Researchers from Graz University of Technology disclosed details about NetSpectre, a new Spectre-class attack that can be exploited over a network. This new strain seems to have a potentially larger impact than previous Spectre vulnerabilities, as it enables attackers to remotely read memory without running any code on the target system.
ARS Technica has some in-depth coverage, but it doesn't seem like NetSpectre is easy to exploit, particularly because it's a very slow attack. This makes it only suitable for high-value targets.
These data rates are far too slow to extract any significant amount of data; even the fastest side channel (AVX2 over the local network) would take about 15 years to read 1MB of data. They might, however, be sufficient for highly targeted data extraction; a few hundred bits of an encryption key, for example. The cache side channel can be used to leak memory addresses, which in turn can be used to defeat the randomized memory addresses used by ASLR (address space layout randomization). Leaking a memory address to defeat ASLR took about two hours. With this memory address information, an attacker would be able to more easily attack other exploitable flaws of a remote system.

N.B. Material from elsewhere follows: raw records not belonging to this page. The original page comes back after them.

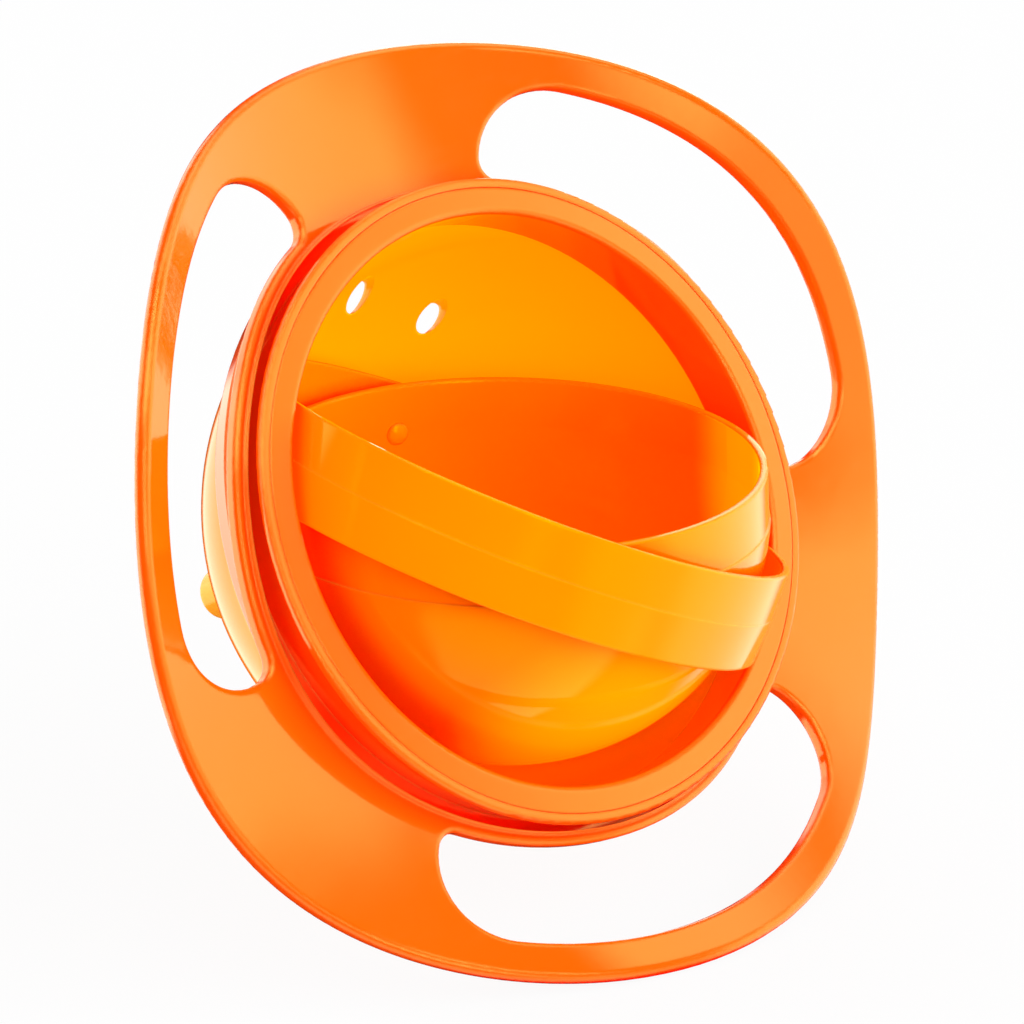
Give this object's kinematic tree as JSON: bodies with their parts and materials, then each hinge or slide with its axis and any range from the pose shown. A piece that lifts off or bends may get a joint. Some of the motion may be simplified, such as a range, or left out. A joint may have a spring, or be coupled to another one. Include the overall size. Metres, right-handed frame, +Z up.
{
  "type": "gyroscopic baby bowl",
  "caption": "Spill-proof gyroscopic baby bowl: a round food bowl hung in a gimbal ring inside a domed housing with wavy loop handles.",
  "frame": {"origin": "middle of the object's bounding box at its lowest level, with the food bowl level and the housing tipped as a hand holds it", "axes": "+Z up, out of the level food bowl; the housing's mouth faces -Y and up, tipped 60.9 degrees from upright; +X across the object, its widest side"},
  "size_m": [0.225, 0.1568, 0.1858],
  "materials": {
    "orange_plastic": "glossy injection-moulded orange",
    "amber_plastic": "glossy injection-moulded amber yellow",
    "bowl_plastic": "glossy injection-moulded amber yellow, slightly deeper",
    "pin_plastic": "satin moulded pins",
    "foot_plastic": "satin moulded studs"
  },
  "bodies": {
    "housing": {"handle_frame": "orange_plastic", "front_bezel": "orange_plastic", "rear_shell": "amber_plastic", "foot_stud_1": "foot_plastic", "foot_stud_2": "foot_plastic", "foot_stud_3": "foot_plastic"},
    "ring": {"gimbal_ring": "amber_plastic", "ring_pin_right": "pin_plastic", "ring_pin_left": "pin_plastic"},
    "food_bowl": {"bowl": "bowl_plastic", "bowl_pin_rear": "pin_plastic", "bowl_pin_front": "pin_plastic"}
  },
  "joints": [
    {"name": "ring_swing", "type": "hinge", "parent": "housing", "child": "ring", "pos_m": [0, -0.00147, 0.08723], "axis": [0.8925, -0.2197, -0.3939], "continuous": true},
    {"name": "bowl_swing", "type": "hinge", "parent": "ring", "child": "food_bowl", "pos_m": [0, -0.00147, 0.08723], "axis": [0.239, 0.971, 0], "continuous": true}
  ]
}
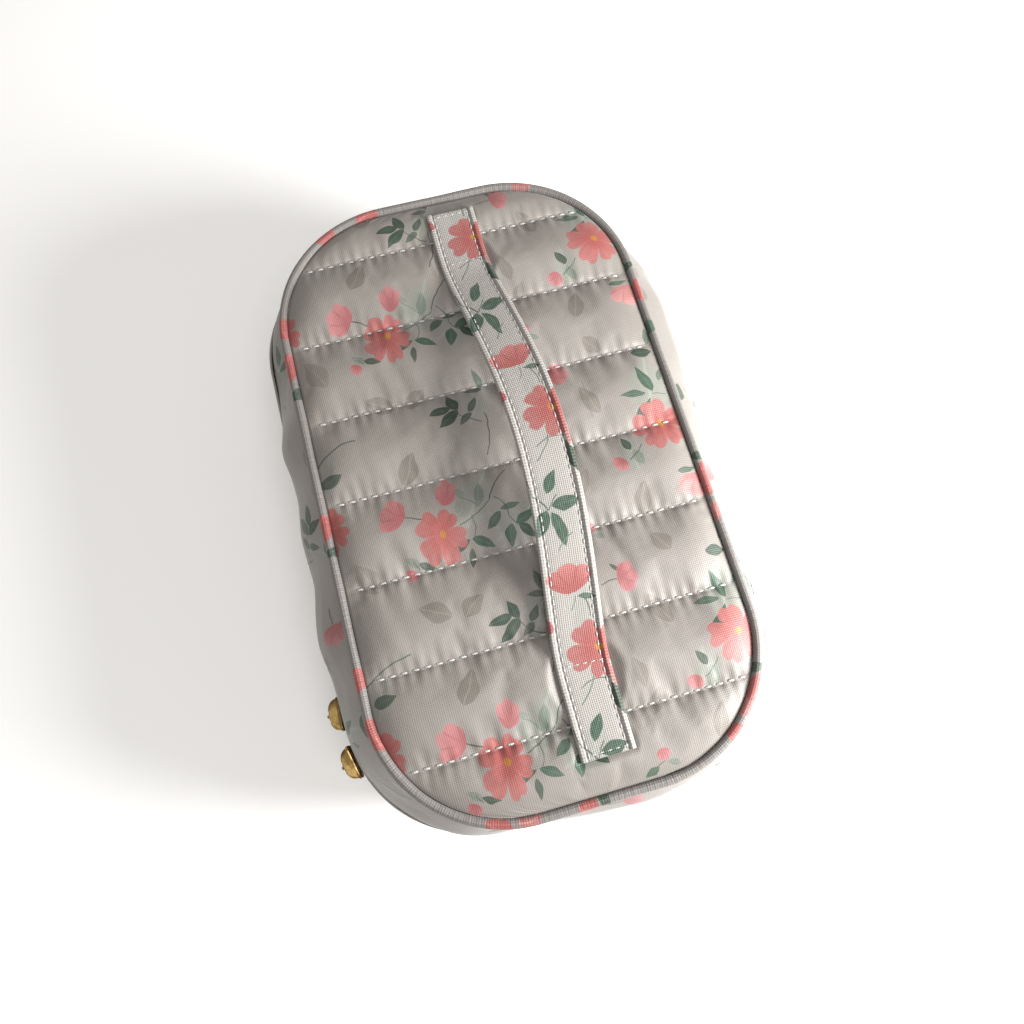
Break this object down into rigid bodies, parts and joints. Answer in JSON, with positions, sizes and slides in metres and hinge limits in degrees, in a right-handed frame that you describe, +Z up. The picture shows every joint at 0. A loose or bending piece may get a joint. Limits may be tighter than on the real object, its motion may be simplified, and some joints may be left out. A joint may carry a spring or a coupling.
{
  "type": "makeup bag",
  "caption": "Quilted soft makeup bag with piped edges, a zipper round three sides, a lid hinged on one long side and a strap handle on top.",
  "frame": {"origin": "centre of the flat underside", "axes": "+X to the fabric hinge on the right long side, +Y along the bag away from the zipper sliders, +Z up through the lid and its handle"},
  "size_m": [0.1682, 0.2378, 0.098],
  "materials": {
    "print_cloth": "satin",
    "piping_cloth": "satin",
    "strap_cloth": "matte",
    "strap_edge": "matte",
    "lining_cloth": "satin",
    "padding": "matte",
    "board": "matte",
    "zipper_cloth": "matte",
    "thread": "satin",
    "brass": "satin"
  },
  "bodies": {
    "base": {"base_panel_cover": "print_cloth", "base_wadding": "padding", "base_stiffener": "board", "base_panel_lining": "lining_cloth", "base_piping": "piping_cloth", "base_gusset": "print_cloth", "base_gusset_foam": "padding", "base_gusset_lining": "lining_cloth", "base_seam_binding": "lining_cloth", "zipper_tape_lower": "zipper_cloth", "zipper_teeth_lower": "zipper_cloth", "zipper_end_stop_far": "brass", "zipper_end_stop_near": "brass", "hinge_panel_lower": "print_cloth"},
    "lid": {"lid_panel_cover": "print_cloth", "lid_wadding": "padding", "lid_panel_lining": "lining_cloth", "lid_quilting_thread": "thread", "lid_piping": "piping_cloth", "lid_gusset": "print_cloth", "lid_gusset_foam": "padding", "lid_gusset_lining": "lining_cloth", "lid_seam_binding": "lining_cloth", "zipper_tape_upper": "zipper_cloth", "zipper_teeth_upper": "zipper_cloth", "hinge_panel_upper": "print_cloth", "handle_face": "strap_cloth", "handle_core": "padding", "handle_back": "strap_cloth", "handle_edge_left": "strap_edge", "handle_edge_right": "strap_edge", "handle_patch_far": "lining_cloth", "handle_patch_near": "lining_cloth", "handle_stitching_far": "thread", "handle_stitching_near": "thread"},
    "slider_a": {"slider_body_a": "brass", "slider_bridge_a": "brass"},
    "pull_a": {"pull_a": "brass"},
    "slider_b": {"slider_body_b": "brass", "slider_bridge_b": "brass"},
    "pull_b": {"pull_b": "brass"}
  },
  "joints": [
    {"name": "lid_hinge", "type": "hinge", "parent": "base", "child": "lid", "pos_m": [0.0812, 0, 0.048], "axis": [0, 1, 0], "range_deg": [0, 165]},
    {"name": "slider_a_run", "type": "slide", "parent": "base", "child": "slider_a", "axis": [0, 1, 0], "range_m": [0, 0.13]},
    {"name": "pull_a_swing", "type": "hinge", "parent": "slider_a", "child": "pull_a", "pos_m": [-0.08495, -0.065, 0.048], "axis": [0, 1, 0], "range_deg": [-8, 150]},
    {"name": "slider_b_run", "type": "hinge", "parent": "base", "child": "slider_b", "pos_m": [-0.033, -0.072, 0.048], "axis": [0, 0, 1], "range_deg": [0, 68]},
    {"name": "pull_b_swing", "type": "hinge", "parent": "slider_b", "child": "pull_b", "pos_m": [-0.08362, -0.08369, 0.048], "axis": [-0.225, 0.9744, 0], "range_deg": [-8, 150]}
  ]
}
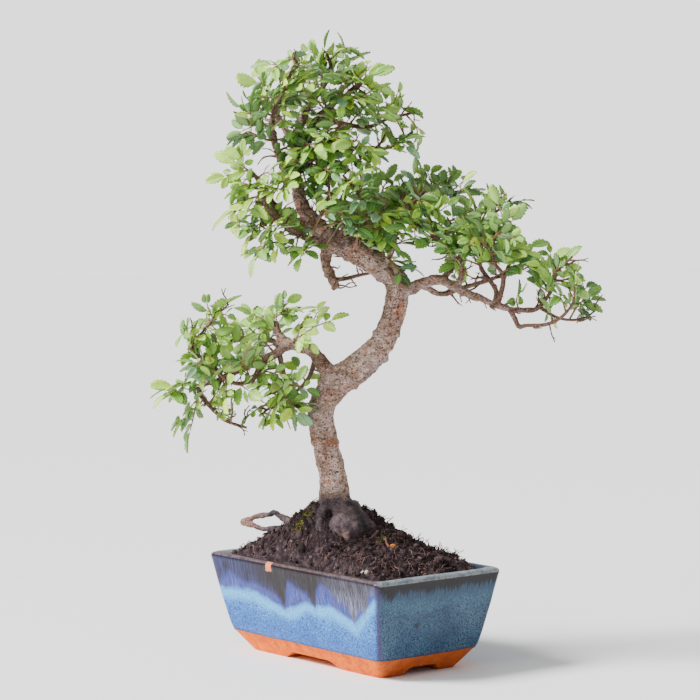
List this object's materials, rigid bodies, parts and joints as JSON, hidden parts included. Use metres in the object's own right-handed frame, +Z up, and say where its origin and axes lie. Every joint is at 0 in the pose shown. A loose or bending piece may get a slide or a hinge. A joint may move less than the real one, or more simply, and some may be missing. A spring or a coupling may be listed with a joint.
{
  "type": "chinese elm bonsai",
  "caption": "Chinese elm bonsai with an S-curved trunk and leafy pads, growing in a rectangular glazed ceramic pot.",
  "frame": {"origin": "on the surface the feet stand on, under the middle of the bounding box of pot and crown together", "axes": "+Z up along the tree's height, +X along the pot's long side, -Y out of the pot's front"},
  "size_m": [0.2932, 0.3194, 0.5172],
  "materials": {
    "pot": "glossy blue glaze with dark drips below the rim, bare orange clay on the feet",
    "drain_screen": "matt black plastic mesh",
    "soil": "moist dark fibrous peat",
    "bark": "rough grey-brown bark",
    "foliage": "satin green leaves"
  },
  "bodies": {
    "root": {"pot": "pot", "drain_screen_left": "drain_screen", "drain_screen_right": "drain_screen", "soil": "soil", "wood": "bark", "spray_apex_top_1": "foliage", "spray_apex_top_2": "foliage", "spray_apex_top_3": "foliage", "spray_apex_right_1": "foliage", "spray_apex_right_2": "foliage", "spray_apex_right_3": "foliage", "spray_apex_left_1": "foliage", "spray_apex_left_2": "foliage", "spray_apex_left_3": "foliage", "spray_apex_left_4": "foliage", "spray_apex_back_1": "foliage", "spray_apex_back_2": "foliage", "spray_crown_left_1": "foliage", "spray_crown_left_2": "foliage", "spray_crown_left_3": "foliage", "spray_low_left_1": "foliage", "spray_low_left_2": "foliage", "spray_low_left_3": "foliage", "spray_low_left_4": "foliage", "spray_spur_1": "foliage", "spray_spur_low_1": "foliage", "spray_spur_low_2": "foliage", "spray_trunk_1": "foliage", "spray_crown_back_1": "foliage", "spray_crown_back_2": "foliage", "spray_crown_back_right_1": "foliage", "spray_crown_back_right_2": "foliage", "spray_right_back_1": "foliage", "spray_right_back_2": "foliage", "spray_right_up_far_1": "foliage", "spray_right_up_far_2": "foliage", "spray_right_up_near_1": "foliage", "spray_right_up_near_2": "foliage", "spray_right_up_end_1": "foliage", "spray_right_1": "foliage", "spray_right_low_1": "foliage", "spray_right_tip_1": "foliage", "spray_right_back_low_1": "foliage", "spray_right_mid_1": "foliage", "spray_right_mid_2": "foliage", "spray_right_mid_3": "foliage", "spray_left_stub_1": "foliage", "spray_left_stub_2": "foliage", "spray_left_1": "foliage", "spray_left_2": "foliage", "spray_left_3": "foliage", "spray_left_up_1": "foliage", "spray_left_up_2": "foliage", "spray_left_front_1": "foliage", "spray_left_front_2": "foliage", "spray_left_back_1": "foliage", "spray_left_back_2": "foliage", "spray_left_under_1": "foliage", "spray_left_under_2": "foliage", "spray_left_under_back_1": "foliage"}
  },
  "joints": []
}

In a statement to the press, Intel downplays the issue:
NetSpectre is an application of Bounds Check Bypass (CVE-2017-5753), and is mitigated in the same manner – through code inspection and modification of software to ensure a speculation stopping barrier is in place where appropriate. We provide guidance for developers in our whitepaper, Analyzing Potential Bounds Check Bypass Vulnerabilities, which has been updated to incorporate this method. We are thankful to Michael Schwarz, Daniel Gruss, Martin Schwarzl, Moritz Lipp, & Stefan Mangard of Graz University of Technology for reporting their research.